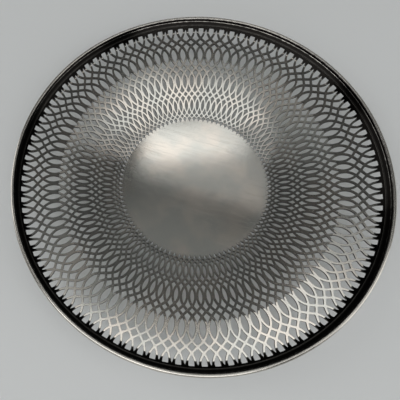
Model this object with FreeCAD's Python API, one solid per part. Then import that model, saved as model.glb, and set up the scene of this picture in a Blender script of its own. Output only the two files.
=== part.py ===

§

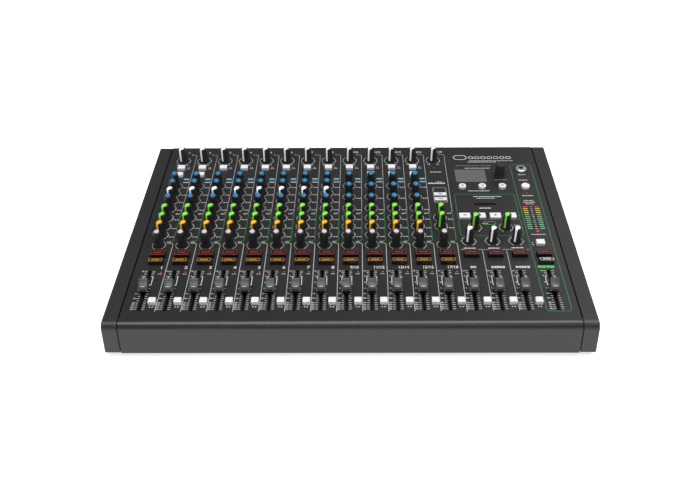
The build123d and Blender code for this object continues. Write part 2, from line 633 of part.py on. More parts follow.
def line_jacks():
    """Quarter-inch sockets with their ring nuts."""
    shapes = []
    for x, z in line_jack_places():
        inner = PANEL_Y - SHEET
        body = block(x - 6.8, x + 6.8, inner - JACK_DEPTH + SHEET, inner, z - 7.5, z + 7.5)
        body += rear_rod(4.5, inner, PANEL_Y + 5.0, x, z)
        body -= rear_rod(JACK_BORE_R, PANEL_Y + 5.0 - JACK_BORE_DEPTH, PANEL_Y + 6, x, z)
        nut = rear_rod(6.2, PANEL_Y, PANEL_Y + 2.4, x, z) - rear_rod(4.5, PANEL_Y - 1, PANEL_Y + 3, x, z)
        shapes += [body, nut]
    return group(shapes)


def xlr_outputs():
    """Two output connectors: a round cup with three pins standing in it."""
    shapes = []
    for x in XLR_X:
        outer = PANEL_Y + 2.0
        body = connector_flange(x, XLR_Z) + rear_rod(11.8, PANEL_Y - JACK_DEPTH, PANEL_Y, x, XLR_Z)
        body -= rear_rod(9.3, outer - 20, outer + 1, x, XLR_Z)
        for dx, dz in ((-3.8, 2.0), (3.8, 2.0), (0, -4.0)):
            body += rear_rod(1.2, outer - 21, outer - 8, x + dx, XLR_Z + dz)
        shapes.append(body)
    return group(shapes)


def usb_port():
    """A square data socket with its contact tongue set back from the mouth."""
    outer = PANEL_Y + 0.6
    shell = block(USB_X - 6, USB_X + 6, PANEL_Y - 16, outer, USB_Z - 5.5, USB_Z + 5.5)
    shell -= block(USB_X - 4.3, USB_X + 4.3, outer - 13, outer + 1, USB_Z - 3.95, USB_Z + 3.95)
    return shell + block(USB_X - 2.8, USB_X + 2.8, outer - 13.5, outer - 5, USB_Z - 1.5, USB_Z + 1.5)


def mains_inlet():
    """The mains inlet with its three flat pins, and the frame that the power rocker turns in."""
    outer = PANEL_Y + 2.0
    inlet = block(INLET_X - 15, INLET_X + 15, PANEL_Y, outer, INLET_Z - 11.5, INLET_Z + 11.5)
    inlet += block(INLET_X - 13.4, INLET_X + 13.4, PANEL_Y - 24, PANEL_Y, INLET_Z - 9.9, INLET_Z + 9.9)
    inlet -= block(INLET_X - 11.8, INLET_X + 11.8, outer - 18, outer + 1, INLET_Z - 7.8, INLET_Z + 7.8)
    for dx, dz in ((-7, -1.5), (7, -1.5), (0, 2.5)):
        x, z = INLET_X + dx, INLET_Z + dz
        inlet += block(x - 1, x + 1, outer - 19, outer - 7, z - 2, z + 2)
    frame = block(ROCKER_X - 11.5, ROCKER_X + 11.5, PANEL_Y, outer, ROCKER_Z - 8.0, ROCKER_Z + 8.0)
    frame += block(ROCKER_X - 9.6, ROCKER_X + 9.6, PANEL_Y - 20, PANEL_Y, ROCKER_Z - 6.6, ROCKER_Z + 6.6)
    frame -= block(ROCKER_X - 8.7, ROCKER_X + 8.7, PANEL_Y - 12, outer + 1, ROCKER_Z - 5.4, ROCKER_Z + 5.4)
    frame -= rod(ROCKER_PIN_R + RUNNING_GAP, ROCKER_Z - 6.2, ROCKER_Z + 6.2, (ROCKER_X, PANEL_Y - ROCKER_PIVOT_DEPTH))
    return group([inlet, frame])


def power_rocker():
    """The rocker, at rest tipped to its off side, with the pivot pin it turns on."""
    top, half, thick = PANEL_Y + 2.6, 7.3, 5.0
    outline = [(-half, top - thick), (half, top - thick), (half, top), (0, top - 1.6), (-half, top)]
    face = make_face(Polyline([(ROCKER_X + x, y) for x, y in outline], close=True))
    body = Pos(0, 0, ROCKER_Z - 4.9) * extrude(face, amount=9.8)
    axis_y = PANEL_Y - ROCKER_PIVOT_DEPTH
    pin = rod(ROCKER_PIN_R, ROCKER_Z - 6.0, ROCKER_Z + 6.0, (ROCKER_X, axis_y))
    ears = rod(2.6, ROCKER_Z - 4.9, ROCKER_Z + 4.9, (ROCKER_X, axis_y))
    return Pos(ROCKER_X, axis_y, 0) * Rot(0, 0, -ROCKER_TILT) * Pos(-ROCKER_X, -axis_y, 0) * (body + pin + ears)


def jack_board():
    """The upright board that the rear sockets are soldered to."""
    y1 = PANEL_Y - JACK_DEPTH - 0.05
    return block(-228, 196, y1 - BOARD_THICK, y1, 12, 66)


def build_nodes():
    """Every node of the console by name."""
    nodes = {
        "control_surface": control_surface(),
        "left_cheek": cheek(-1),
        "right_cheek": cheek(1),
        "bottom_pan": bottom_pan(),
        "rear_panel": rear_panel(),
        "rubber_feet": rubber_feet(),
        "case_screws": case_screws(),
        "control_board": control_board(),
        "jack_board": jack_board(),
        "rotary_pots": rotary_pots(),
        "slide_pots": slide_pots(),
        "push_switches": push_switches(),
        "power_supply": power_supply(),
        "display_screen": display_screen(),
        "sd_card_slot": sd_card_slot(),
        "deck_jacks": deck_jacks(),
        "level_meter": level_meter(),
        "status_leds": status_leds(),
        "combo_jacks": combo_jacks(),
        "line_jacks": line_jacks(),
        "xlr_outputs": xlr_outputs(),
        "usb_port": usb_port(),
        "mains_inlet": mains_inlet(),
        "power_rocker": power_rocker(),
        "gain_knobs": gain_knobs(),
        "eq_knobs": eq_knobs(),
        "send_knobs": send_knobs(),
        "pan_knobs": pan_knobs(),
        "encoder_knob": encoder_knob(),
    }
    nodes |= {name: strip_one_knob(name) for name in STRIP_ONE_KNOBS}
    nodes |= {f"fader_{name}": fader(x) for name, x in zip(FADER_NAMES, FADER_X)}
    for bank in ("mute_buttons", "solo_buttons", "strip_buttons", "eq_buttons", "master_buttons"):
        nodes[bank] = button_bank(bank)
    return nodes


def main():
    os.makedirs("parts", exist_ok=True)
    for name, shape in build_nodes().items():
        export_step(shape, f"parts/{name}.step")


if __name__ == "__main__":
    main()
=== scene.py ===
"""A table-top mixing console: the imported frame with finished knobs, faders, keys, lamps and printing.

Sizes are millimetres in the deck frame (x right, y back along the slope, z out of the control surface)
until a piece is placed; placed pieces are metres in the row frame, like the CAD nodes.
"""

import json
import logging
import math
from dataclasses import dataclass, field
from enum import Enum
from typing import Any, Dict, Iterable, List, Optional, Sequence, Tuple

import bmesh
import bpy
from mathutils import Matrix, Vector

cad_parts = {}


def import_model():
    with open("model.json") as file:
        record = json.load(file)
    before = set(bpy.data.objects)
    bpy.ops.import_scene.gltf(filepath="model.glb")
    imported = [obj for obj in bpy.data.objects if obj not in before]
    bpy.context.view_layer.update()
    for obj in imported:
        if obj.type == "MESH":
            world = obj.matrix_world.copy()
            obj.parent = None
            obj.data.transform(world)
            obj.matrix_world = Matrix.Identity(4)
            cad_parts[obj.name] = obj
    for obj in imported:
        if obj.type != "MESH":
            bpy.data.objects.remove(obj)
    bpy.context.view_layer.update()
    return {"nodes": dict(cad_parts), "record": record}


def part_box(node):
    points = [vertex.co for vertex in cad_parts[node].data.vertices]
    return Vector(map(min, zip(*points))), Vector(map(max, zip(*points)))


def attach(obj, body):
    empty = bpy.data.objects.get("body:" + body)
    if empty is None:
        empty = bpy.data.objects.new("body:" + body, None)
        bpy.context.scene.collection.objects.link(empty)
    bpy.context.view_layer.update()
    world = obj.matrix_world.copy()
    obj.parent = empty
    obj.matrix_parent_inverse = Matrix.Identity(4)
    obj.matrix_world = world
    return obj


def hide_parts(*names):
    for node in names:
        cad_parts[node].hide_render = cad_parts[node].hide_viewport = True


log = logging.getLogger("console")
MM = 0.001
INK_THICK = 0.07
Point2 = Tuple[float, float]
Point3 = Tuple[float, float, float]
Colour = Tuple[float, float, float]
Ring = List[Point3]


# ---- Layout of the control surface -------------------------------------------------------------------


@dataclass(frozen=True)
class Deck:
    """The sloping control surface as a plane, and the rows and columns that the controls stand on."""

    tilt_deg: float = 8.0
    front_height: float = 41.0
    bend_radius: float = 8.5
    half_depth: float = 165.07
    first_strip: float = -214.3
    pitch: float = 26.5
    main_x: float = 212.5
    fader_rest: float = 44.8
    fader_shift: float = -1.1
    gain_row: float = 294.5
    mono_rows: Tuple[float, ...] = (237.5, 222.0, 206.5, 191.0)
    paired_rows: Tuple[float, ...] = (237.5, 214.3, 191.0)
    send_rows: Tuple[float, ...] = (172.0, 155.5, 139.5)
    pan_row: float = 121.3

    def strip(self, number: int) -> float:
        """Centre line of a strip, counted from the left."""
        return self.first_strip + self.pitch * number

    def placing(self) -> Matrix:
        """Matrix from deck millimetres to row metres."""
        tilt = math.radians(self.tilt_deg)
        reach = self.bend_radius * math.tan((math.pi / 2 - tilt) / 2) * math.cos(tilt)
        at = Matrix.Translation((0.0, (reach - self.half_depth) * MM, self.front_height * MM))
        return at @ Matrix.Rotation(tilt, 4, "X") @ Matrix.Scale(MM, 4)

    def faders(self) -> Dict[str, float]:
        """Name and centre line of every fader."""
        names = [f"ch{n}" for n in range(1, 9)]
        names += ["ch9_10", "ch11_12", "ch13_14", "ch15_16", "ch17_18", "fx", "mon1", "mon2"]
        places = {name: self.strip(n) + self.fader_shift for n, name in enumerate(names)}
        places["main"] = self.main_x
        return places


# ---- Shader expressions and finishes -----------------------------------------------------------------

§

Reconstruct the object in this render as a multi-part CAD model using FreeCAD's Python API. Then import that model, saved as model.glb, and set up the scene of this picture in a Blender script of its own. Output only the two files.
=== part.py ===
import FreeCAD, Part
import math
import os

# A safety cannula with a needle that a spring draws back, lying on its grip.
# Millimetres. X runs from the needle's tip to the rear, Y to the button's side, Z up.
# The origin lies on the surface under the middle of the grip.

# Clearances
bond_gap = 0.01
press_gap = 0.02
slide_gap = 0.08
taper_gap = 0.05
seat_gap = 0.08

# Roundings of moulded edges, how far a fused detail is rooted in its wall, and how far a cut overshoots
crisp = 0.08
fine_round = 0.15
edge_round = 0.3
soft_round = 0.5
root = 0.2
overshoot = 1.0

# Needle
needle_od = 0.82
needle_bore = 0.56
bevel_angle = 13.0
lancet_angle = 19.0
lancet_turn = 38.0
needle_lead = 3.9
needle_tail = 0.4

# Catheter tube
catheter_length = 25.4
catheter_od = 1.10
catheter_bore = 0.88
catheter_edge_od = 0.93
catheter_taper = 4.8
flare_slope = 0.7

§

## STATED TASK
Above is a listing; print exactly its lines from the one with "points = [vertex.co" through the one with "cad_parts[node].hide_render = cad_parts[node].hide_viewport", and no other lines.

## FULL RESPONSE
    points = [vertex.co for vertex in cad_parts[node].data.vertices]
    return Vector(map(min, zip(*points))), Vector(map(max, zip(*points)))


def attach(obj, body):
    empty = bpy.data.objects.get("body:" + body)
    if empty is None:
        empty = bpy.data.objects.new("body:" + body, None)
        bpy.context.scene.collection.objects.link(empty)
    bpy.context.view_layer.update()
    world = obj.matrix_world.copy()
    obj.parent = empty
    obj.matrix_parent_inverse = Matrix.Identity(4)
    obj.matrix_world = world
    return obj


def hide_parts(*names):
    for node in names:
        cad_parts[node].hide_render = cad_parts[node].hide_viewport = True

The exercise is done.